# Cual de estos amplificadores puedo armar ?



## ruflo27 (Jun 2, 2009)

hola a todos los integrantes del foro ,les escribo para que me asesoren sobre cual de los siguientes amplificador me conviene construir ,estos diagramas los encontre aqui mismo en el foro 
alquien ha construido alguno de estos amplificador ?
como se sienten en cuanto a calidad de sonido ?


----------



## santiago (Jun 2, 2009)

antes que nada para que los queres?, por que vi amplificador de 400w para arriba, y 400w no es poca joda 

saludos


----------



## DJ DRACO (Jun 2, 2009)

como bien dice santiago...

para qué lo va a usar es lo mas importante.

una etapa de 400 watts en adelante son usadas para discotecas, fiestas grandes, es mucha potencia.

ademas de eso, son equipos muy caros y dificiles de construir.

necesitas una gran maña en armado de equipos discretos pues sino, los transistores, el alto voltaje y las altas corrientes hacen explotar todo! !

yo hace tiempo comencé con una Melody de 400+400, ya gaste mis 400pesos, y aun n tengo el transformador ni el chasis, y ni hablar de los disipadores de calor.

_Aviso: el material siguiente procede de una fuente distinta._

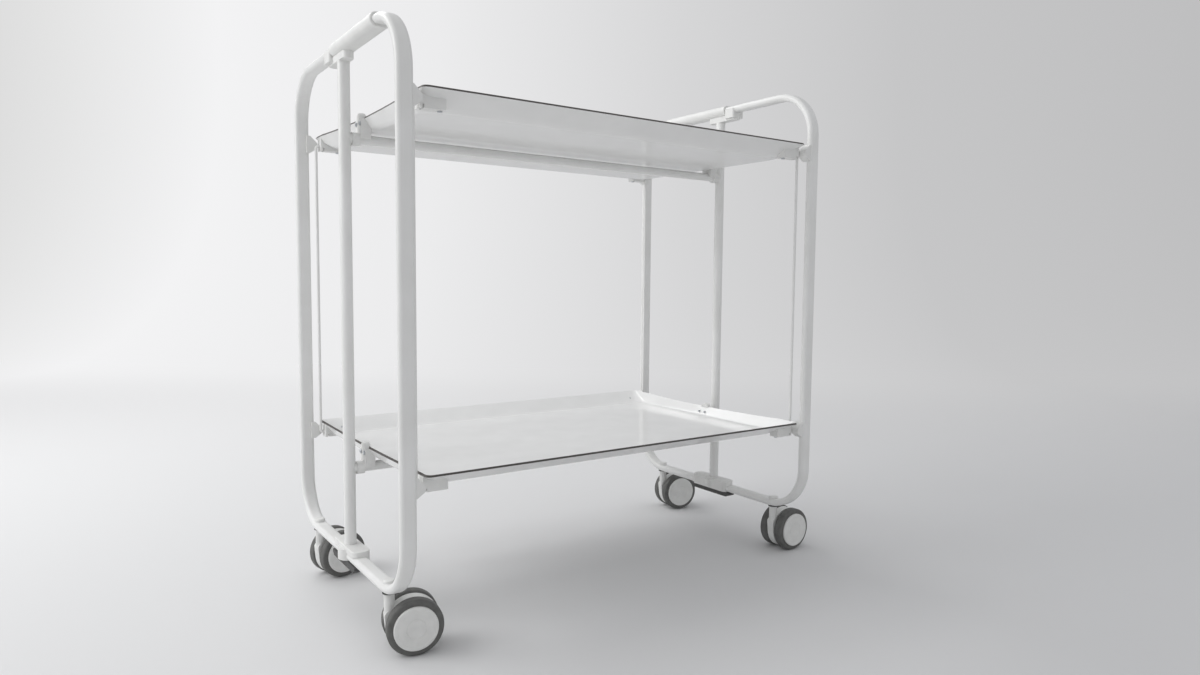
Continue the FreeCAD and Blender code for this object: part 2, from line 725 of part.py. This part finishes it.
def placed(shape, place):
    x, y, heading = place
    copy = shape.copy()
    copy.rotate(V(0, 0, 0), V(0, 0, 1), heading)
    copy.translate(V(x, y, 0))
    return copy


def caster_nodes(name, place):
    hub = moved(make_wheel_hub(), caster_trail, 0, wheel_radius)
    tread = moved(make_wheel_tread(), caster_trail, 0, wheel_radius)
    return {
        "caster_body_" + name: placed(make_caster_body(), place),
        "caster_axle_" + name: placed(make_axle(), place),
        "wheel_hubs_" + name: placed(group([hub, mirrored_y(hub)]), place),
        "wheel_treads_" + name: placed(group([tread, mirrored_y(tread)]), place),
    }


def all_nodes():
    nodes = {}
    for name, make in (("hoop", make_hoop), ("grip", make_grip), ("top_saddle", make_saddle),
                       ("bar_pad", make_pad),
                       ("tray_lugs", make_lugs), ("mid_post", make_mid_post)):
        left = make()
        nodes[name + "_left"] = left
        nodes[name + "_right"] = half_turn(left)
    nodes["pivot_housing_left"] = make_housing(barrel_drop)
    nodes["pivot_housing_right"] = half_turn(make_housing(0.0))
    pins = [make_pivot_pin(at_top) for at_top in (False, True)]
    bushes = [make_bush(at_top) for at_top in (False, True)]
    nodes["pivot_pins"] = group(pins + [half_turn(pin) for pin in pins])
    nodes["pivot_bushes"] = group(bushes + [half_turn(bush) for bush in bushes])
    nodes["rail_upper"] = make_rail(rail_upper)
    nodes["rail_lower"] = make_rail(rail_lower)

    nodes.update(tray_set("upper_tray", rail_upper, running_gap))
    nodes.update(tray_set("lower_tray", rail_lower, open_pin_gap))
    rod = make_link_rod()
    nodes["link_rod_back_right"] = rod
    nodes["link_rod_front_right"] = mirrored_y(rod)
    nodes["link_rod_back_left"] = mirrored_x(rod)
    nodes["link_rod_front_left"] = mirrored_x(mirrored_y(rod))

    places = caster_places()
    level = [(x, y, 0.0) for x, y, heading in places.values()]
    nodes["caster_stems"] = group([placed(make_stem(), place) for place in level])
    nodes["swivel_washers"] = group([placed(make_washer(), place) for place in level])
    caps = make_caps()
    nodes["caster_caps"] = group(caps + [half_turn(cap) for cap in caps])
    for name, place in places.items():
        nodes.update(caster_nodes(name, place))
    return nodes


def main():
    os.makedirs("parts", exist_ok=True)
    nodes = all_nodes()
    whole = group(list(nodes.values())).optimalBoundingBox(False, False)
    shift = -(whole.XMin + whole.XMax) / 2       # the origin lies under the middle of the whole
    for name, shape in nodes.items():
        moved(shape, shift).exportStep(os.path.join("parts", name + ".step"))
        state = "" if shape.isValid() else "  NOT VALID"
        print(name, len(shape.Solids), "solids", round(shape.Volume / 1000, 2), "cm3" + state)
    print("shift in x", round(shift, 4), "size", round(whole.XLength, 2), round(whole.YLength, 2),
          round(whole.ZLength, 2), "lowest", round(whole.ZMin, 4))


main()
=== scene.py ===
# %% [markdown]
# # A room service table
#
# Two white laminate trays hang on a centre frame between two hoops of flat oval tube, and the
# whole stands on four twin-wheel casters. The engineering model already holds every tube,
# bracket and wheel at its real size, so this script loads it as a fixed frame and never moves it.
# What is left to make here is what the eye judges first: light, finishes, and the thin trays.

# %% Load the frame
import math

import bmesh
import bpy
from mathutils import Matrix, Vector


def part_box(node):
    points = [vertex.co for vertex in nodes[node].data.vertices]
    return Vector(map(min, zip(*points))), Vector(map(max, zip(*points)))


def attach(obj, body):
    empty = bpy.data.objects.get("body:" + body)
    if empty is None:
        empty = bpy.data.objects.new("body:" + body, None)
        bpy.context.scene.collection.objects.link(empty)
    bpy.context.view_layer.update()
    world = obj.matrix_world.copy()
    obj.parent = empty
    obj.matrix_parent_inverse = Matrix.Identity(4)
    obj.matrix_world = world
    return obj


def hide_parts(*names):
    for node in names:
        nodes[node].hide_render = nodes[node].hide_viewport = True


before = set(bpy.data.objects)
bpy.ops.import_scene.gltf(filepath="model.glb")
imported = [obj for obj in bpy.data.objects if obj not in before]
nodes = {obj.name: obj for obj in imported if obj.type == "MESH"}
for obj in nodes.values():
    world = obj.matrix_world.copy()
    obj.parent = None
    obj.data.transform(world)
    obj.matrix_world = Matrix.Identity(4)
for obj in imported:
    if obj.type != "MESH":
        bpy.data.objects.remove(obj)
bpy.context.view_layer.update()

MM = 0.001                     # Blender works in metres

# %% [markdown]
# ## The camera
#
# The photograph was taken from low down at the front left corner, with a wide lens. Its place,
# its turn and its lens came from the corners of the hoops and trays: with all three right, every
# post leans and every rail shortens as it does in the picture, and nothing has to be stretched.

# %% Place the camera
image_width, focal_pixels, sensor_width = 1200, 793.0, 36.0
camera_place = Vector((-744.7, -1140.8, 493.8)) * MM
yaw, pitch, roll = 0.612, 0.075, 0.009          # radians: to the right, downwards, clockwise

forward = Vector((math.sin(yaw) * math.cos(pitch),
                  math.cos(yaw) * math.cos(pitch),
                  -math.sin(pitch)))
level_right = Vector((math.cos(yaw), -math.sin(yaw), 0.0))
level_up = level_right.cross(forward)
right = level_right * math.cos(roll) + level_up * math.sin(roll)
up = level_up * math.cos(roll) - level_right * math.sin(roll)

camera = bpy.data.objects.new("camera", bpy.data.cameras.new("camera"))
bpy.context.scene.collection.objects.link(camera)
camera.data.sensor_width = sensor_width
camera.data.lens = focal_pixels / image_width * sensor_width
camera.data.clip_end = 100.0
turn = Matrix((right, up, -forward)).transposed().to_4x4()
camera.matrix_world = Matrix.Translation(camera_place) @ turn
bpy.context.scene.camera = camera
print("lens, mm:", round(camera.data.lens, 2))

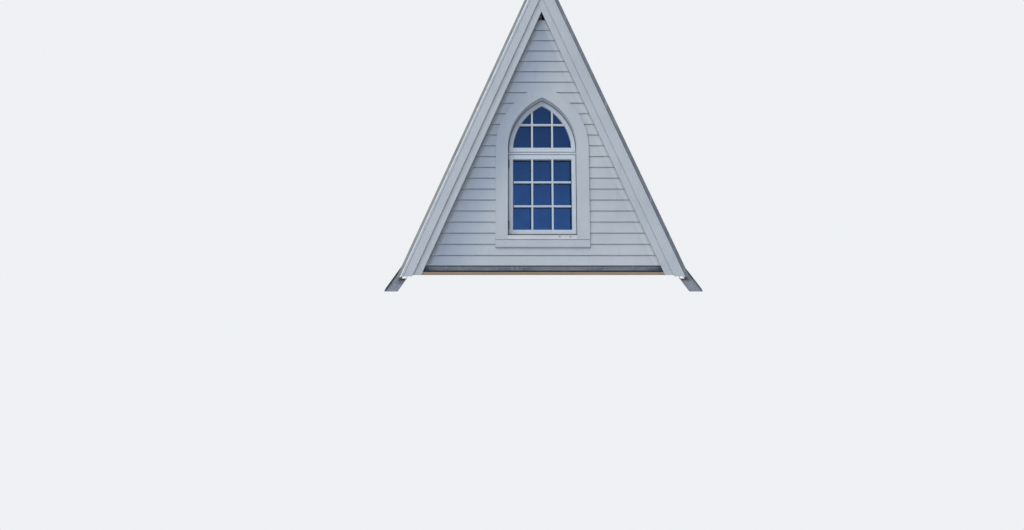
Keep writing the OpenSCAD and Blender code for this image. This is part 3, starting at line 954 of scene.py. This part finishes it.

no creo gastar menos de 1500 pesos de materiales. ademas del laburo.

saludos.


----------



## ruflo27 (Jun 2, 2009)

les comento que ya he armado algunos amplificador con stk ,uno de 130 w y el de 200 ampliable a 400 de ladelec , todos muy buenos .lo quiero armar para tenerlo nada mas y por el reto en si mismo de construirlo y que funcione


----------



## gadea (Jun 2, 2009)

oye ruflo27  el dogfet ese amplificador creo que esta publicado por luci y funciona pero si quieres algo como eso o mas grande visita el foro de diagramas de amplificador ay luci publica barios amplificador de muy buena potencia y si funcionan https://www.forosdeelectronica.com/f31/diagramas-amplificadores-3225/creo que es esta pagina suerte con tu proyecto  y espero y te aya servido de algo 

saludos a todos


----------



## Cacho (Jun 3, 2009)

Hola Ruflo.

Sin ánimos de desalentarte en el aprendizaje de la electrónica, con respecto a estos "animalitos" de audio, te hago un comentario y una observación/sugerencia.

Comentario:
En potencias altas hay dos riesgos grandes: 1) que te electrocutes (tenés 150/180V entre rieles) y 2) que ante cualquier cosita mal conectada hagas aparecer el "humo sagrado" y todos tus valiosos transistores se transformadorrmen inmediatamente en cadáveres de alta tecnología. Por eso no es recomendable intentar uno de estos amplificadores a menos que tengas muy en claro lo que estás haciendo. Simplemente "acomodar todo en el PCB y soldarlo" no suele ser suficiente.

Observación:
Por la pregunta que planteaste y por la experiencia que tenés, no te recomiendo armar algo de esta potencia. Sobre todo porque el salto de complejidad entre los que hiciste y este es grande (más cosas pueden salir mal), amén de los dos puntos anteriores.

Consejo:
Experimentá con diseños complementarios y Sziklai (creo que hasta ahora sólo hiciste cuasis), con algún ClaseA, después con un MOSFET de poca potencia... Son muchísimo más educativos, divertidos de armar y seguros que estos.

Saludos


----------